C’è disillusione: più passavano gli anni – in un ambiente di rapido progresso tecnologico e infrastrutturale, di creazione di una società consumistica, di ridefinizione della moralità in senso islamico, di rafforzamento delle istituzioni locali – , più “le ragazze si trovavano […] lontane dagli ideali proposti dalla ricostruzione” (p. 213). Non vi è però spazio per la rassegnazione, e tra le pagine si scorge la speranza come necessità: forse perché lo spirito del tempo, nei Paesi in rapida trasformazione, ha lo sguardo rivolto al futuro, in questo “muoversi fra diverse esperienze di sé”, “al contempo emotive, affettive, corporee, cognitive e relazionali” (pp. 214-215), le protagoniste si inventano e si re-inventano come soggetti in movimento sul palcoscenico dell’esistenza, facendosi trovare pronte a un mondo futuro in grado di concedere una possibilità, da cogliere al volo.

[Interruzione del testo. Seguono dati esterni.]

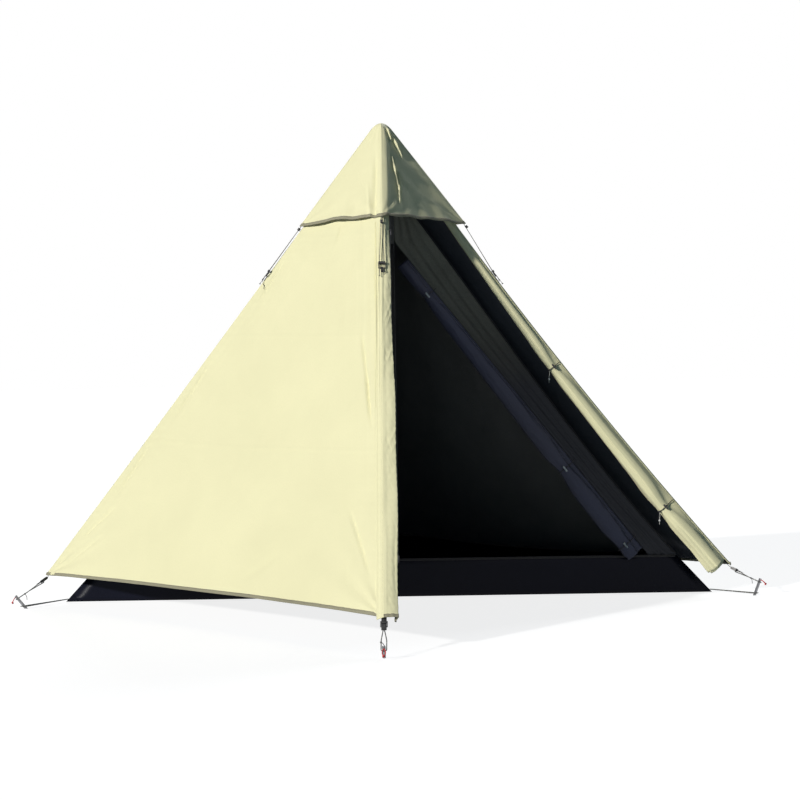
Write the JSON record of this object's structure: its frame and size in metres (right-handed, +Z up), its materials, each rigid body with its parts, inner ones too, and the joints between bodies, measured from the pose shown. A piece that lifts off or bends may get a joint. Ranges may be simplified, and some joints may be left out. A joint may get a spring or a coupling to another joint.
{
  "type": "camping tent",
  "caption": "Square one-pole pyramid tent with a rolled-up door, a rain hood tied down the ridges, a half inner tent with bathtub floor, a telescopic pole, corner buckles, guy cords and stakes.",
  "frame": {"origin": "On the ground under the peak, at the middle of the pole foot's underside.", "axes": "+X towards the right corner, +Y towards the back corner, +Z up. The front corner, which the door jamb runs down to, is on -Y, and the open door is on the front-right face."},
  "size_m": [3.3409, 3.4471, 2.2422],
  "materials": {
    "fly_fabric": "coated cloth, cream outside and black inside",
    "inner_fabric": "light woven cloth, matt",
    "tub_fabric": "coated waterproof cloth, slight sheen",
    "webbing": "woven tape",
    "cord": "braided cord",
    "tie_cord": "round elastic cord",
    "black_plastic": "moulded, fine grain",
    "grey_plastic": "moulded, fine grain",
    "pole_aluminium": "satin anodised",
    "stake_aluminium": "satin",
    "foot_rubber": "matt",
    "zip_metal": "black coated"
  },
  "bodies": {
    "tent": {"corner_strap_back": "webbing", "corner_strap_front": "webbing", "corner_strap_left": "webbing", "corner_strap_right": "webbing", "fly_door_jamb": "fly_fabric", "fly_door_roll": "fly_fabric", "fly_panel_back_left": "fly_fabric", "fly_panel_back_right": "fly_fabric", "fly_panel_front_left": "fly_fabric", "fly_tieback_lower": "tie_cord", "fly_tieback_upper": "tie_cord", "hood_cord_back": "cord", "hood_cord_front": "cord", "hood_cord_left": "cord", "hood_cord_right": "cord", "inner_corner_cord_back": "cord", "inner_corner_cord_left": "cord", "inner_corner_cord_right": "cord", "inner_door_roll": "inner_fabric", "inner_floor": "tub_fabric", "inner_hanger": "webbing", "inner_tieback_lower": "tie_cord", "inner_tieback_middle": "tie_cord", "inner_tieback_upper": "tie_cord", "inner_wall_back_left": "inner_fabric", "inner_wall_back_right": "inner_fabric", "inner_wall_front_left": "inner_fabric", "inner_wall_front_right": "inner_fabric", "peak_patch": "webbing", "pole_upper": "pole_aluminium", "rain_hood": "fly_fabric"},
    "stake_front": {"stake_front": "stake_aluminium"},
    "buckle_front": {"ladder_lock_front": "black_plastic", "guy_cord_front": "cord"},
    "tensioner_front": {"hood_tensioner_front": "black_plastic"},
    "stake_right": {"stake_right": "stake_aluminium"},
    "buckle_right": {"ladder_lock_right": "black_plastic", "guy_cord_right": "cord"},
    "tensioner_right": {"hood_tensioner_right": "black_plastic"},
    "stake_back": {"stake_back": "stake_aluminium"},
    "buckle_back": {"ladder_lock_back": "black_plastic", "guy_cord_back": "cord"},
    "tensioner_back": {"hood_tensioner_back": "black_plastic"},
    "stake_left": {"stake_left": "stake_aluminium"},
    "buckle_left": {"ladder_lock_left": "black_plastic", "guy_cord_left": "cord"},
    "tensioner_left": {"hood_tensioner_left": "black_plastic"},
    "fly_toggle_upper": {"fly_toggle_upper": "grey_plastic"},
    "fly_toggle_lower": {"fly_toggle_lower": "grey_plastic"},
    "inner_toggle_upper": {"inner_toggle_upper": "grey_plastic"},
    "inner_toggle_middle": {"inner_toggle_middle": "grey_plastic"},
    "inner_toggle_lower": {"inner_toggle_lower": "grey_plastic"},
    "pole_slide": {"pole_lower": "pole_aluminium", "pole_foot": "foot_rubber", "pole_clamp": "black_plastic"},
    "clamp_lever": {"pole_clamp_lever": "black_plastic"},
    "fly_zip": {"fly_zip_slider": "zip_metal"},
    "fly_zip_tab": {"fly_zip_pull": "zip_metal"},
    "inner_zip": {"inner_zip_slider": "zip_metal"},
    "inner_zip_tab": {"inner_zip_pull": "zip_metal"}
  },
  "joints": [
    {"name": "stake_front_pull", "type": "slide", "parent": "tent", "child": "stake_front", "axis": [0, -0.6428, 0.766], "range_m": [0, 0.12]},
    {"name": "buckle_front_slide", "type": "slide", "parent": "tent", "child": "buckle_front", "axis": [0, -0.8972, -0.4415], "range_m": [0, 0.02]},
    {"name": "tensioner_front_slide", "type": "slide", "parent": "tent", "child": "tensioner_front", "axis": [0, -0.605, -0.7962], "range_m": [0, 0.012]},
    {"name": "stake_right_pull", "type": "slide", "parent": "tent", "child": "stake_right", "axis": [0.3415, -0.0191, 0.9397], "range_m": [0, 0.12]},
    {"name": "buckle_right_slide", "type": "slide", "parent": "tent", "child": "buckle_right", "axis": [0.7447, -0.568, -0.3504], "range_m": [0, 0.02]},
    {"name": "tensioner_right_slide", "type": "slide", "parent": "tent", "child": "tensioner_right", "axis": [0.5926, 0, -0.8055], "range_m": [0, 0.012]},
    {"name": "stake_back_pull", "type": "slide", "parent": "tent", "child": "stake_back", "axis": [0, 0.5, 0.866], "range_m": [0, 0.12]},
    {"name": "buckle_back_slide", "type": "slide", "parent": "tent", "child": "buckle_back", "axis": [0, 0.9186, -0.3952], "range_m": [0, 0.02]},
    {"name": "tensioner_back_slide", "type": "slide", "parent": "tent", "child": "tensioner_back", "axis": [0, 0.6042, -0.7968], "range_m": [0, 0.012]},
    {"name": "stake_left_pull", "type": "slide", "parent": "tent", "child": "stake_left", "axis": [-0.6127, -0.0607, 0.788], "range_m": [0, 0.12]},
    {"name": "buckle_left_slide", "type": "slide", "parent": "tent", "child": "buckle_left", "axis": [-0.5184, -0.7815, -0.3472], "range_m": [0, 0.02]},
    {"name": "tensioner_left_slide", "type": "slide", "parent": "tent", "child": "tensioner_left", "axis": [-0.605, 0, -0.7962], "range_m": [0, 0.012]},
    {"name": "fly_toggle_upper_turn", "type": "hinge", "parent": "tent", "child": "fly_toggle_upper", "pos_m": [0.76332, -0.03599, 1.03952], "axis": [0.1783, -0.9743, 0.1373], "range_deg": [-90, 90]},
    {"name": "fly_toggle_lower_turn", "type": "hinge", "parent": "tent", "child": "fly_toggle_lower", "pos_m": [1.25731, -0.04467, 0.39893], "axis": [0.1717, -0.9747, 0.1428], "range_deg": [-90, 90]},
    {"name": "inner_toggle_upper_turn", "type": "hinge", "parent": "tent", "child": "inner_toggle_upper", "pos_m": [0.19822, 0.01231, 1.37286], "axis": [0, -1, 0], "range_deg": [-90, 90]},
    {"name": "inner_toggle_middle_turn", "type": "hinge", "parent": "tent", "child": "inner_toggle_middle", "pos_m": [0.8095, 0.00147, 0.57473], "axis": [0, -1, 0], "range_deg": [-90, 90]},
    {"name": "inner_toggle_lower_turn", "type": "hinge", "parent": "tent", "child": "inner_toggle_lower", "pos_m": [1.07868, -0.00331, 0.22326], "axis": [0, -1, 0], "range_deg": [-90, 90]},
    {"name": "pole_telescope", "type": "slide", "parent": "tent", "child": "pole_slide", "axis": [0, 0, 1], "range_m": [0, 0.78]},
    {"name": "clamp_lever_hinge", "type": "hinge", "parent": "pole_slide", "child": "clamp_lever", "pos_m": [0, -0.0245, 1.2], "axis": [-1, 0, 0], "range_deg": [0, 110]},
    {"name": "fly_zip_run", "type": "slide", "parent": "tent", "child": "fly_zip", "axis": [0.0061, -0.6059, -0.7955], "range_m": [0, 1.72]},
    {"name": "fly_zip_tab_swing", "type": "hinge", "parent": "fly_zip", "child": "fly_zip_tab", "pos_m": [0.03774, -0.36855, 1.63861], "axis": [-0.783, -0.4977, 0.3731], "range_deg": [0, 130]},
    {"name": "inner_zip_run", "type": "slide", "parent": "tent", "child": "inner_zip", "axis": [0, 0, 1], "range_m": [0, 1.4]},
    {"name": "inner_zip_tab_swing", "type": "hinge", "parent": "inner_zip", "child": "inner_zip_tab", "pos_m": [0.047, 0.0453, 0.1802], "axis": [-1, 0, 0], "range_deg": [0, 130]}
  ]
}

Malgrado il testo sia frutto di una ricerca accademica rigorosamente condotta sul campo (o forse proprio per questo), il libro è di affascinante lettura anche per il pubblico non specialista, grazie alla capacità dell’autrice di descrivere con vivacità letteraria i pensieri, i sentimenti, i rapporti sociali delle “figlie delle catastrofi”, in un processo di costruzione individuale e del loro stare nel mondo che rivela la grandezza, e allo stesso tempo la fragilità, dell’universale condizione umana. Se solo la narrazione della Storia mettesse al centro le persone, avremmo forse un’altra visione dei grandi fenomeni del nostro tempo, e saremmo maggiormente consapevoli dei loro effetti concreti.